Elles sont souvent perçues comme des femmes à part. Micheline semble déjà habituée à certains regards dans son entourage. Quant à Michkath, elle s’en désole et déplore des critiques d’autres femmes qui, selon elles, devraient l’encourager. Ruth, elle, pour éviter des critiques de son entourage, a simplement décidé de ne pas se faire d’amis et de partager son quotidien entre la maison et l’atelier. Mais Grâce se sent davantage motivée par ce qui se raconte sur elle et son métier. Ce qui est évident, beaucoup manquent d’admiration à l’endroit des femmes sérigraphes-calligraphes ; elles se sentent généralement isolées. Elles perdent souvent l’amitié des anciens copains, camarades de classes, des amis d’enfance.

Relation amoureuse et “métier d’homme’’

Ces femmes qui font des métiers “d’hommes“ trouvent-elles facilement leur âme sœur ? La question reste toute posée. Ruth Gbantè vit sa première relation amoureuse seulement depuis deux semaines mais refuse de faire un lien avec son métier. A l’en croire, inutile de penser que le fait de choisir un tel métier ferait fuir les hommes. Alice Mètowanou est quasiment la préférée d’un étudiant depuis quelques années. Mais elle avoue que son mec a failli la quitter en raison de son choix. Mais elle se réjouit désormais d’avoir une relation stable. Tout est si beau et calme dans la relation de Virginie même si au début, son petit ami s’opposait à son métier. Micheline Dossou avait une relation amoureuse avant de démarrer son apprentissage. Mais son choix a failli également faire basculer sa vie amoureuse. Celle qui préfère la compagnie des hommes à celle des femmes, semble avoir appris à son petit ami à éviter des crises de jalousie. Et son rêve a toujours été de voyager sur la Guinée, le Congo et l’Afrique du Sud pour se perfectionner davantage. « Si un métier plaît à une femme, elle peut le faire peu importe si autrefois, c’était exclusivement réservé aux hommes » a-t-elle martelé. Michkath, elle, se refuse toute aventure amoureuse durant son apprentissage et ne rêve que d’ouvrir son propre atelier. Bien qu’elle soit en relation avec un homme depuis peu, Grâce Houenou n’eut pas assez de chance.

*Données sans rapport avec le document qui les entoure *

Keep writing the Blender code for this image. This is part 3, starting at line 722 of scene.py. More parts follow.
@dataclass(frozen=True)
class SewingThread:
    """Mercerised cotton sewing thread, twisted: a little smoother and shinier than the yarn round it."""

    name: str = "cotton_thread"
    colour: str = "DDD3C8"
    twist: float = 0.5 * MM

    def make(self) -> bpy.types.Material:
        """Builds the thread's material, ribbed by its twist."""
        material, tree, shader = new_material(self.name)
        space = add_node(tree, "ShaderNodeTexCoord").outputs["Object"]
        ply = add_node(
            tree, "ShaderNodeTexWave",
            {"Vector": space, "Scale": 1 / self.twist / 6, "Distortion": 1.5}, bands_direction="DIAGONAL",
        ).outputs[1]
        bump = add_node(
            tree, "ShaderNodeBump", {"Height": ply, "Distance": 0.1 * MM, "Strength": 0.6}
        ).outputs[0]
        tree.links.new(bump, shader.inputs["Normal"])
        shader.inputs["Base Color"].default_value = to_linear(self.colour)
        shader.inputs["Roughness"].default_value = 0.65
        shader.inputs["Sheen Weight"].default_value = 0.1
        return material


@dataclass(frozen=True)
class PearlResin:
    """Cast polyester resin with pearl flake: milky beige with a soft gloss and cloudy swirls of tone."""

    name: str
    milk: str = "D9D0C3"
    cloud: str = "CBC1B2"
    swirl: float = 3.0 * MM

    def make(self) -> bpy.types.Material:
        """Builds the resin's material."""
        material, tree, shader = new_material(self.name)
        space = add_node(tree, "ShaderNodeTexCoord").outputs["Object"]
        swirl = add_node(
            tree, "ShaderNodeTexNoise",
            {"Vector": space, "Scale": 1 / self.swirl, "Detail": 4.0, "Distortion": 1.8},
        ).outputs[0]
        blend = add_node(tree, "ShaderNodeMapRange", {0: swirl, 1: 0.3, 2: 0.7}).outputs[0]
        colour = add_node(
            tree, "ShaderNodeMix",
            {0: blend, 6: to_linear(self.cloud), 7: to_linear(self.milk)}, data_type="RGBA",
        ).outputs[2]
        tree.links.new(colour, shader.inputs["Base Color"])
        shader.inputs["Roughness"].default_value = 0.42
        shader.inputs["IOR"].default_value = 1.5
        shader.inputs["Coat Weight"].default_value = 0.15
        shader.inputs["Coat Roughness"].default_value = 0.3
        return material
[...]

Selon ses confidences, le fait qu’elle soit soupçonnée d’avoir une aventure avec son patron avait compliqué les choses. Son père la faisait surveiller et chaque fois qu’elle rentrait tard, on ne lui faisait pas de cadeau. Difficile alors de se construire une vie amoureuse dans une telle ambiance.



Patron : entre tentation et soupçon

Ils sont souvent soupçonnés de courtiser leurs apprenties et d’user de leur position pour demander des faveurs sexuelles à ces dernières. Si Liamidi Adébayor reconnaît le fait, il affirme que sa conscience ne lui reproche rien et qu’il n’a jamais essayé d’avoir une aventure amoureuse avec une apprentie. Alfred Hountondji, lui, estime qu’il revient au patron de se faire respecter en évitant des actes susceptibles de remettre en cause sa crédibilité. Car le risque est qu’il pourrait perdre également la confiance des clients et surtout le respect de son entourage. De toute façon, la femme se libère et s’impose de nos jours, dans des milieux dits “masculins“ autrefois.

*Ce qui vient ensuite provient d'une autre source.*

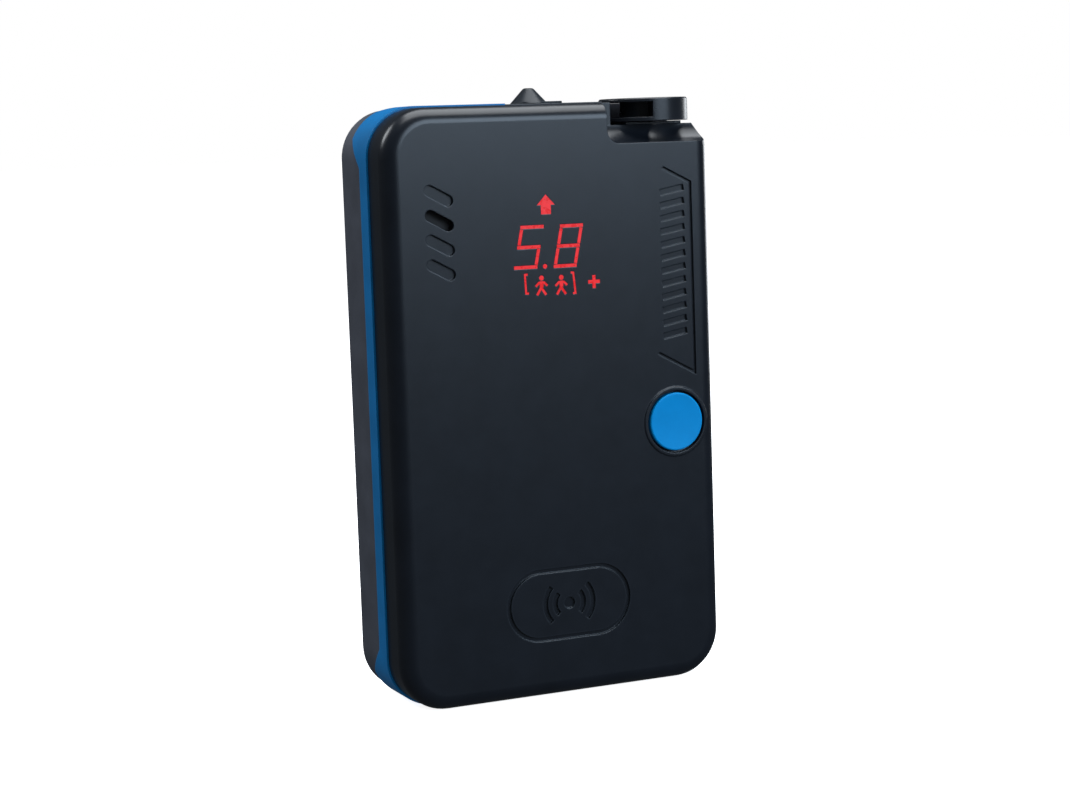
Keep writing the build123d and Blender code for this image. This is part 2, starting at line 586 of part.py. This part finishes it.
def main():
    tongues = corner_tongues()
    marks = display_marks()
    save("front_shell", front_shell(marks))
    save("back_shell", back_shell(tongues))
    save("bumper_band", bumper_band(tongues))
    save("top_bridge", bridge())
    save("case_gasket", ring(LIP_OUT + 0.1, LIP_IN - 0.05, LIP_END, LIP_END + 0.6) - bridge_pocket(LIP_END + 1))
    save("track_end", track_end())
    save("mode_slider", mode_slider())
    save("slider_magnet", slider_magnet())
    save("detent_leaf", detent_leaf())
    save("swivel", swivel())
    save("swivel_screw", swivel_screw())
    save("swivel_insert", Pos(SWIVEL_X, SWIVEL_Y, 0) * (rod_z(0, 0, 2.1, 101.4, 105.2) - rod_z(0, 0, 1.2, 100, 110)))
    save("search_button", search_button())
    save("button_plunger", button_plunger())
    save("button_boot", button_boot())
    save("tact_switch", tact_switch())
    save("display_guide", display_guide(marks))
    save("display_module", display_module())
    save("display_lamps", display_lamps())
    save("speaker", speaker())
    save("speaker_seal", speaker_seal())
    save("circuit_board", circuit_board())
    save("board_components", board_components())
    for kind in ("x", "y", "z"):
        core, coil = antenna(kind)
        save(f"antenna_{kind}_core", core)
        save(f"antenna_{kind}_coil", coil)
    save("battery_tray", battery_tray())
    contact_plates, contact_coils = battery_contacts()
    save("contact_plates", contact_plates)
    save("contact_springs", contact_coils)
    save("cell_left", cell(-CELL_PITCH, True))
    save("cell_middle", cell(0, False))
    save("cell_right", cell(CELL_PITCH, True))
    save("battery_door", battery_door())
    save("battery_gasket", battery_gasket())
    save("hinge_pin", rod_x(PIVOT_Y, PIVOT_Z, PIN_R, -23.5, 23.5))
    save("door_screw", door_screw())
    save("screw_clip", screw_clip())
    save("door_insert", tube_y(0, DOOR_SCREW_Z, 2.4, 1.85, 1.6, 3.6))
    save("case_screws", [case_screw(x, z) for x, z in CASE_SCREWS])
    save("case_inserts", [tube_y(x, z, 1.9, 1.2, -7.4, -1.0) for x, z in CASE_SCREWS])
    save("rating_label", slab(label_outline(), BACK - 0.2, BACK - 0.02))


main()
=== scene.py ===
import json
import math

import bmesh
import bpy
from mathutils import Matrix, Vector


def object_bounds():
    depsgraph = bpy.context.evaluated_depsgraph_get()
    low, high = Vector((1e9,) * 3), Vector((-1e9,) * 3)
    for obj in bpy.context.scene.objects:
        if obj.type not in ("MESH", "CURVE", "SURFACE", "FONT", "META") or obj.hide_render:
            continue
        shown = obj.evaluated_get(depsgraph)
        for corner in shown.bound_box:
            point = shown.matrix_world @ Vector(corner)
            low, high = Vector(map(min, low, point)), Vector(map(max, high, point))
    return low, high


# Camera, in degrees and metres: it looks at TARGET from DISTANCE away
YAW = 24.095
PITCH = 6.67
ROLL = -1.95
DISTANCE = 0.425
TARGET = (0.0004, 0.0, 0.0545)
LENS = 75.29
SENSOR = 36.0

# Rounding of sharp edges in the shading, in metres
MOULD_EDGE = 0.00025
METAL_EDGE = 0.0001
BEVEL_SAMPLES = 6

FLOOR_GAP = 0.0002  # how far the floor lies under the foot

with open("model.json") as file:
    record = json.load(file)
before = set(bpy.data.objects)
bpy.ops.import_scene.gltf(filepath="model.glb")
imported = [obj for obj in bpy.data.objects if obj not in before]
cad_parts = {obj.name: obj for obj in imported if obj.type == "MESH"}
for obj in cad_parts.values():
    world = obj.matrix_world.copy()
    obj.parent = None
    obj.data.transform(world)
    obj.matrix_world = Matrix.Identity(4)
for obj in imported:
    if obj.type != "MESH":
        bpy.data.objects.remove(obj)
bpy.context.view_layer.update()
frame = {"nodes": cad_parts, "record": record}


def set_camera():
    """The photograph's viewpoint."""
    yaw, pitch, roll = (math.radians(angle) for angle in (YAW, PITCH, ROLL))
    back = Vector((-math.sin(yaw) * math.cos(pitch), -math.cos(yaw) * math.cos(pitch), math.sin(pitch)))
    right = Vector((0, 0, 1)).cross(back).normalized()
    up = back.cross(right)
    turned_right = right * math.cos(roll) + up * math.sin(roll)
    turned_up = up * math.cos(roll) - right * math.sin(roll)
    camera = bpy.data.objects.new("camera", bpy.data.cameras.new("camera"))
    bpy.context.scene.collection.objects.link(camera)
    camera.data.lens = LENS
    camera.data.sensor_width = SENSOR
    camera.data.clip_start = 0.01
    place = Vector(TARGET) + back * DISTANCE
    turn = Matrix((turned_right, turned_up, back)).transposed()
    camera.matrix_world = Matrix.Translation(place) @ turn.to_4x4()
    bpy.context.scene.camera = camera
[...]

La sérigraphie est l’une des techniques d’impression les plus connues, et la plus utilisée par les entreprises pour imprimer des dessins sur des produits de tailles différentes fabriqués avec divers matériaux. Dans les secteurs commercial et artistique, on l’utilise depuis plus d’un siècle, principalement pour imprimer des images et des dessins sur des T-shirts, des sacs en toile, du papier, du bois, de la céramique et d’autres matériaux. Il y a différentes sortes de sérigraphie, selon l’objectif recherché et le procédé d’impression utilisé. Parmi elles, on trouve la sérigraphie graphique, la sérigraphie d’art et la sérigraphie textile.